In voting No, or in not voting at all, you are condoning what has happened and is still happening. You are voting against the women who are enduring pregnancies knowing when they give birth their child won’t survive. Why would you force someone through that. It’s nothing short of torture to force a women into the position of carrying through such a pregnancy if she doesn’t want to. Imagine carrying a pregnancy you know won’t survive. Think for a second about what pregnancy entails, the physical changes that accompany that. The emotional heartbreak of that situation. Day by day you watch your stomach swell, family rejoicing turning to dust, congratulations from strangers falling on deaf ears – knowing that there won’t be a happy ending this time. Only those who have been through such an experience can have any true knowledge of what that is like. They should be supported not dismissed.
But they are not the only people who need our support. You might have seen posters about people living with disabilities. Well the truth of the matter is, differently abled people need access to healthcare services too. They are not separate to this issue. They are a part of our society. How is limiting their access to healthcare, should they require it, helping them? Genuinely. Stop for a moment and reflect on some of the people that you’ve undoubtedly met in your lifetime. Should those women have to go through with a pregnancy that they potentially aren’t capable of supporting, or even carrying? For many, the physical and emotional cost of a pregnancy might be too much to bear. Should they be forced to continue with one? A no vote, or not voting, on the 8th amendment says that they should.

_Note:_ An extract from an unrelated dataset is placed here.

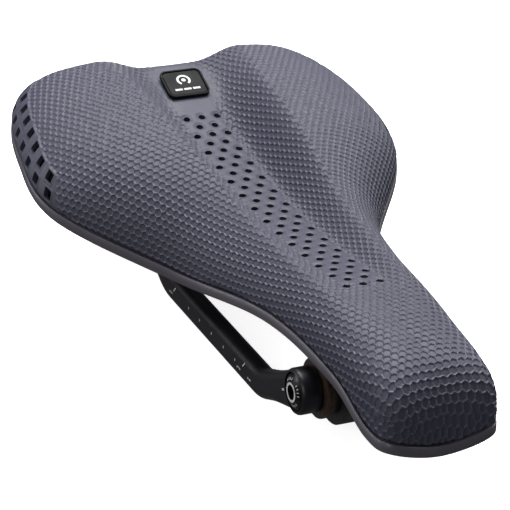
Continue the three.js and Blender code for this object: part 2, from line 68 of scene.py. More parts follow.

And again, these women are only one section of society who need access.
But sure, perhaps it doesn’t matter to you. You’ll probably head out for pints with the lads, you might meet someone and hook up with her. Perhaps you’ll never see her again. Perhaps she falls pregnant. Are you ready to support her? Are you ready to give up pints with the lads? Are you ready to potentially give up where you live, your home, your friends, your hobbies, maybe even your job? Sit back and think about your current financial situation. If it’s anything like mine, your rent is probably extortionate and set to rise. On your current wages, and expenses could you afford to take care of another person?
I assume, if you’re having sex, and aren’t trying for a family, you’re using contraception. If you aren’t you definitely should be, because legit, that’s hella unsafe. But no contraception is 100% effective. Condoms split, pills, IUD’s, caps, rings, implants etc. can all fail. Should whatever method you and your partner are using fail. Are you ready to become a parent? Because I hope so. At the moment in Ireland, should a person consider a termination they have limited options. Even using the word options here is laughable. Because you can either travel – which not everyone can do. Or take medication, which is currently illegal and comes with a potential 14 year jail sentence.
There’s a strong possibility that you know someone who has had an abortion. And just because you don’t know it, doesn’t make it any less true. You can help those women, and future generations get the medical help they need at home. This is not about harping on about hard cases. Every case is hard. Do you think the women breaking the law to access pills make that decision lightly. They are not laughing as they do so shuttered away from the world in secrecy. The women travelling abroad every single day don’t do so easily either.
On May 25th you’re being asked to vote on the 8th amendment. This is a chance to allow the space to create legislation in Ireland that is supportive and reflective of our modern society. We cannot put any safety measures, supports, or any checks in place if we don’t remove the 8th. We cannot move forward while the 8th remains. It’s sad that this issue has become one of one side pitted against the other. Of people begging for the support of their country. This shouldn’t become a women vs men issue, and this is not the intent of this piece. We need to wake up to the fact that this is a people of Ireland issue. While the 8th hurts one demographic disproportionately – it impacts us all. You have the chance to help make a change.
Now is the time to stand up and drag our country forward. To absorb, to read, to talk. Talk about the 5 women a day taking pills at home without medical supervision, or the 12 who have the means to travel abroad. Talk about the women around you. Talk to them and listen to what they have to say. Actually listen. Take the time to think. And when you do, think about Savita Halappanavar, Aisha Chithira, Michelle Harte, Sheila Hodgers, Amy Dunne, Ms Y, Miss X, Miss P, and A, B, & C, – because they are all women that you shouldn’t know. And yet, you do.
So on May 25th, it’s time to do the right thing. It’s time to vote Yes.